La realidad de la vida en la frontera de la España medieval me recordó a nuestro poema nacional, el Martín Fierro. También el personaje central, perseguido por la autoridad, dejo sus pagos donde estaba sus hijos y mujer, y se internó en la frontera de aquella provincia de Buenos Aires, que se extendía pasando el río Salado donde vivió como matrero y finalmente, con su amigo Cruz se afincó por un tiempo en las tolderías de los Pampas. Esa frontera tampoco tenía los contornos humanos bien definidos. Había en ella una relación ambivalente entre los indios y los blancos que, durante épocas convivían pacíficamente para enfrentarse en forma cruel cuando los malones pasaban el Salado para robar y destruir las estancias de aquellos valientes que se instalaron en esas zonas que ahora recorremos por la ruta 2 cuando nos dirigimos a la costa.

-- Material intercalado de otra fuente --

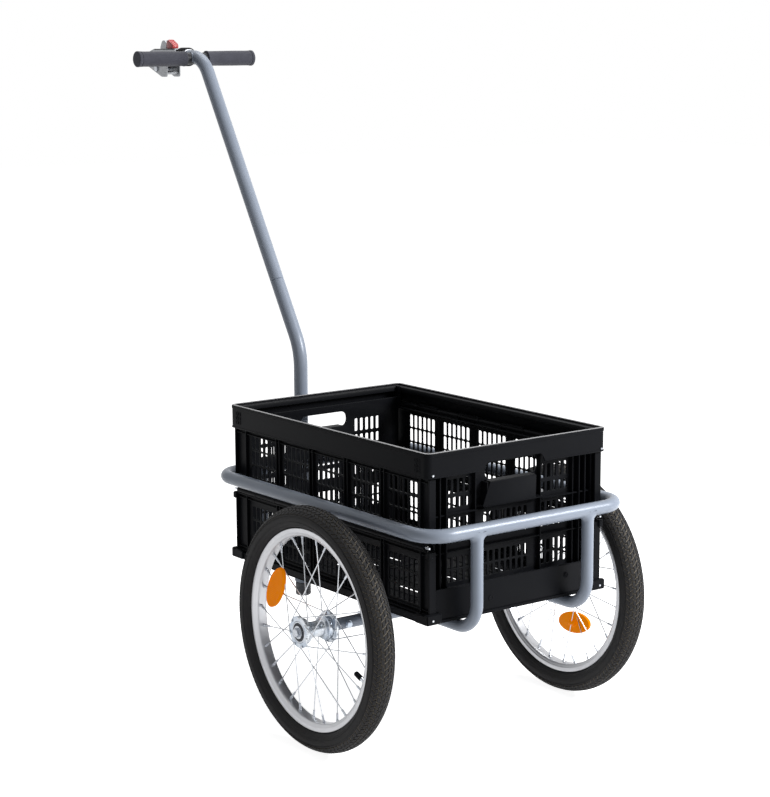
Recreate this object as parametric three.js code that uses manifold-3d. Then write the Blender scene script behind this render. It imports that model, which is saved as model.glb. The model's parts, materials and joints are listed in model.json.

Hoy también existen fenómenos “de frontera” asombrosamente cercanos a nosotros. El conurbano bonaerense donde convive la pobreza con la opulencia separada solo por algunas calles nos muestra esta realidad. En mi caso, la lectura de obras como “Sidi” me enseña a intentar ser más comprensivo con actitudes de vecinos cercanos que habitan barrios carenciados; ver que difícilmente todo es maldad aun cuando se cometan delitos o actos condenables. Siempre hay, en todo hombre, un fondo de nobleza porque ha sido creado a imagen y semejanza de Dios. Por eso, mi visión heroica del Sid Campeador se mantiene aun cuando este libro lo pinta descarnadamente como lo que, seguramente fue.